Haile Gebrselassie 10,000m, 1996
WHILE Haile Gebrselassie is mobbed every time he walks the streets of Addis Abeba, thousands of miles away in the Netherlands his brother trains alone, frightened to return home to the country in which he was born and grew up.
Tekeye inspired Haile to take up running and gave him his first pair of training shoes. “He was such a fantastic runner that I wanted to be like him,” Haile says. “I owe everything to him.” But Tekeye—a former 2hr 11min marathon runner who represented Ethiopia in the World Cup event in London seven years ago—fled his homeland four years ago and is in political asylum in the Netherlands with several other Ethiopians.

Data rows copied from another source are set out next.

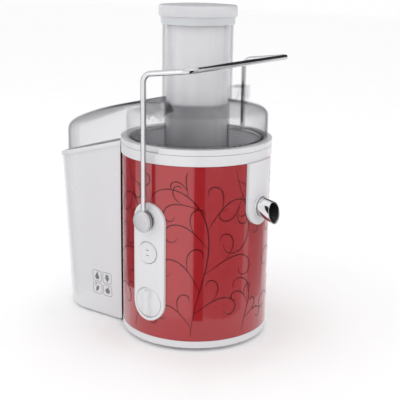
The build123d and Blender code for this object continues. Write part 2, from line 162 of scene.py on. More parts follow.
def blend_colour(tree, factor, low, high, start=0.3, end=0.7):
    ramp = tree.nodes.new("ShaderNodeValToRGB")
    ramp.color_ramp.elements[0].position = start
    ramp.color_ramp.elements[1].position = end
    ramp.color_ramp.elements[0].color = (*low, 1)
    ramp.color_ramp.elements[1].color = (*high, 1)
    tree.links.new(factor, ramp.inputs["Fac"])
    return ramp.outputs["Color"]


def spread(tree, factor, low, high, taken=(0.3, 0.7)):
    """Maps a factor, by default the middle of a noise, onto a range such as a roughness."""
    node = tree.nodes.new("ShaderNodeMapRange")
    node.inputs["From Min"].default_value, node.inputs["From Max"].default_value = taken
    node.inputs["To Min"].default_value = low
    node.inputs["To Max"].default_value = high
    tree.links.new(factor, node.inputs["Value"])
    return node.outputs["Result"]


def add_bump(tree, shader, factor, strength, distance_mm):
    bump = tree.nodes.new("ShaderNodeBump")
    bump.inputs["Strength"].default_value = strength
    bump.inputs["Distance"].default_value = distance_mm * MM
    tree.links.new(factor, bump.inputs["Height"])
    tree.links.new(bump.outputs["Normal"], shader.inputs["Normal"])


def plastic(name, low, high, rough, peel=0.10, coat=0.0):
    material, tree, shader = new_material(name)
    cloud = noise(tree, 14, 3)
    tree.links.new(blend_colour(tree, cloud, low, high), shader.inputs["Base Color"])
    wipe = noise(tree, 55, 5)
    tree.links.new(spread(tree, wipe, rough * 0.95, rough * 1.06), shader.inputs["Roughness"])
    add_bump(tree, shader, noise(tree, 1600, 2), peel, 0.03)
    shader.inputs["IOR"].default_value = 1.49
    shader.inputs["Coat Weight"].default_value = coat
    shader.inputs["Coat Roughness"].default_value = 0.06
    return material


white_plastic = plastic("white moulded plastic", (0.68, 0.675, 0.69), (0.695, 0.69, 0.705), 0.26, 0.03)
button_plastic = plastic("white button plastic", (0.66, 0.66, 0.675), (0.68, 0.68, 0.695), 0.36, 0.03)
black_plastic = plastic("black plastic", (0.012, 0.012, 0.013), (0.03, 0.03, 0.032), 0.42)
print("plastics ready")

# %% [markdown]
# The lid and the feed tube are clear moulded plastic with a slight smoky tint. A clear part needs a
# real wall with two surfaces, because the smoke between them darkens it by the length of wall that
# light crosses: little in the middle, much at the outline. Most light goes straight through, so
# what stands behind stays readable. The hollow pusher is milkier than the tube, with soft streaks
# along its length where the plastic flowed.
# %% Clear and frosted plastics
GLANCING_SOLIDITY = 0.15


def clear(name, tint, rough, smoke, solidity):
    """Tinted clear plastic. The smoke darkens a wall by its length of path. Solidity is how far a
    surface seen square on bends and mirrors light; it rises towards a glancing view."""
    material, tree, shader = new_material(name)
    shader.inputs["Base Color"].default_value = (*tint, 1)
    shader.inputs["Transmission Weight"].default_value = 1.0
    shader.inputs["IOR"].default_value = 1.25
    glancing = tree.nodes.new("ShaderNodeLayerWeight")
    glancing.inputs["Blend"].default_value = 0.3
    alpha = spread(tree, glancing.outputs["Facing"], solidity, GLANCING_SOLIDITY, (0, 1))
    tree.links.new(alpha, shader.inputs["Alpha"])
    flow = noise(tree, 9, 3, stretch=(6, 6, 1))
    tree.links.new(spread(tree, flow, rough * 0.5, rough * 1.5), shader.inputs["Roughness"])
    shader.inputs["Coat Weight"].default_value = 0.8
    shader.inputs["Coat Roughness"].default_value = 0.03
    haze = tree.nodes.new("ShaderNodeVolumeAbsorption")
    haze.inputs["Color"].default_value = (0.28, 0.265, 0.30, 1)
    haze.inputs["Density"].default_value = smoke
    tree.links.new(haze.outputs["Volume"], tree.nodes["Material Output"].inputs["Volume"])
    return material


def milky(name, low, high, solidity):
    """Thin milky plastic with vertical streaks where it is denser."""
    material, tree, shader = new_material(name)
    flow = noise(tree, 11, 3, 0.5, stretch=(3.4, 3.4, 0.12))
    tree.links.new(blend_colour(tree, flow, low, high, 0.35, 0.65), shader.inputs["Base Color"])
    tree.links.new(spread(tree, flow, solidity * 1.15, solidity * 0.85), shader.inputs["Alpha"])
    shader.inputs["Roughness"].default_value = 0.3
    shader.inputs["Coat Weight"].default_value = 0.5
    return material


clear_lid = clear("clear lid plastic", (0.97, 0.96, 0.98), 0.03, 52.0, 0.03)
clear_tube = clear("clear tube plastic", (0.98, 0.975, 0.99), 0.03, 34.0, 0.04)
milky_pusher = milky("milky pusher plastic", (0.88, 0.87, 0.91), (0.985, 0.98, 0.995), 0.82)


def frosted(name):
    material, tree, shader = new_material(name)
    cloud = noise(tree, 20, 3)
    tree.links.new(blend_colour(tree, cloud, (0.76, 0.755, 0.78), (0.80, 0.795, 0.82)),
                   shader.inputs["Base Color"])
    shader.inputs["Transmission Weight"].default_value = 0.25
    shader.inputs["Subsurface Weight"].default_value = 0.15
    shader.inputs["Subsurface Scale"].default_value = 0.01
    tree.links.new(spread(tree, noise(tree, 60), 0.28, 0.4), shader.inputs["Roughness"])
    add_bump(tree, shader, noise(tree, 900, 2), 0.08, 0.05)
    return material


frosted_cap = frosted("frosted cap plastic")
print("clear plastics ready")

# %% [markdown]
# The metals differ mostly in how they were finished. The arm is polished and chromed, so it only
# mirrors its room. The hub discs are satin. The basket is brushed sheet, and the brushing follows
# the way it was turned, so its fine streaks run around the axis.
# %% Metals
def metal(name, low, high, rough_low, rough_high, grain_scale, stretch=(1, 1, 1), bump=0.05):
    material, tree, shader = new_material(name)
    shader.inputs["Metallic"].default_value = 1.0
    grain = noise(tree, grain_scale, 6, 0.6, stretch)
    tree.links.new(blend_colour(tree, grain, low, high), shader.inputs["Base Color"])
    tree.links.new(spread(tree, grain, rough_low, rough_high), shader.inputs["Roughness"])
    add_bump(tree, shader, grain, bump, 0.05)
    return material


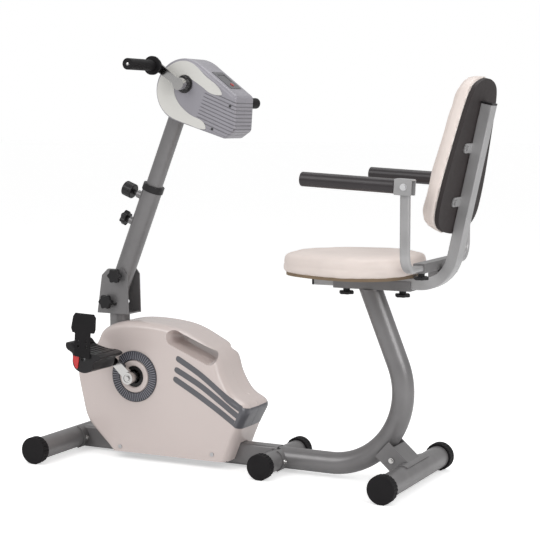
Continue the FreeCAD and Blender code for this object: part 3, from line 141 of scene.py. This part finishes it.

Haile Gebrselassie, the star attraction at the BUPA Indoor Grand Prix in Birmingham in February, has always maintained a vow of silence over his brother’s predicament. “It’s too sensitive,” he says. “I don’t want to say anything.” But his pained expression betrays his inner feelings. “It hurts Haile to know what is happening to his brother,” says one of his team-mates. “He understands Tekeye’s fear but doesn’t want to make things difficult for his family remaining in Ethiopia.”
“There’s no athlete who is happy with the way things are run in Ethiopia,” says Almaz Wondaferhu, an Ethiopian coach who sought asylum in Britain three years ago after the world cross-country championships in Durham. “Everyone thinks it is okay now in Ethiopia, that we have a democratic government,” she says, “but it is not okay.”
Overall, elite athletes lead a generally desirable life in Ethiopia, mainly because they are permitted some degree of world travel to make money. But it is a gilded cage, they say. “We were threatened and told to stop following our political beliefs or we would not be allowed to compete,” says Tekeye. “I was very frightened. That is why I left.”